In 1998 developer Jeffrey Stone, President of The Resort Group, and partners bought the property from Herbert Horita's lender, The Industrial Bank of Japan, and began its revival. To date they have added two vacation resorts, Marriott's Ko Olina Beach Club and Aulani, a Disney Resort & Spa; villa homes, and the oceanfront Beach Villas at Ko Olina, a luxury condominium. Approximately 150 additional long- and short-term rentals are managed by owners directly or through authorized agents. Stone and partners also have added a full-service marina; two commercial centers with retail and dining; four wedding chapels; an activity center, and a beach and sports club for residents. Currently, approximately 50 percent of the 642-acre resort is developed.

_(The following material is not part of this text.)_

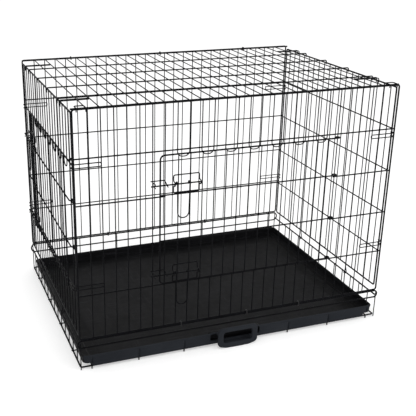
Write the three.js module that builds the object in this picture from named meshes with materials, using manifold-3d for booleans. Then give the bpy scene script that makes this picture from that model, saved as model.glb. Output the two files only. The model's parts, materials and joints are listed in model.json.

Ko Olina Station and Center was developed by Honu Group, with its first phase, Ko Olina Station, opening in 2009. Ko Olina Center opened in 2010, and unlike Station, featured a second floor for office space. Located directly across from Aulani, the center's purpose is to "offer office space, speciality stores, restaurants, amenities and other services" to Ko Olina. Together, they consist of 56,000 sqft of retail and office space, with Station consisting of sixteen tenants and Center consisting of fourteen. In 2014, Ko Olina Station and Center added several new retailers to their lineup, including Wyland Galleries, Island Sole, and Honolua Surf Co. After this announcement followed the expansion of Pineapple Boutique, a luxury apparel retailer, that stated the opening of a second location within the mall. However, when the JW Marriott Ihilani, a former resort in Ko Olina, announced its closure, the center's tenants became worried about their businesses; Frank Mento, the owner of Pizza Corner, a local pizzeria, joked that his pizza parlor would "lose a slice of its sales". The mall is located next to the old Oahu Railway and Land Company tracks, which originally hauled freight and passengers to the North Shore of Oahu; this location influenced the overall design of the center, incorporating the "historic" feel of the railroads.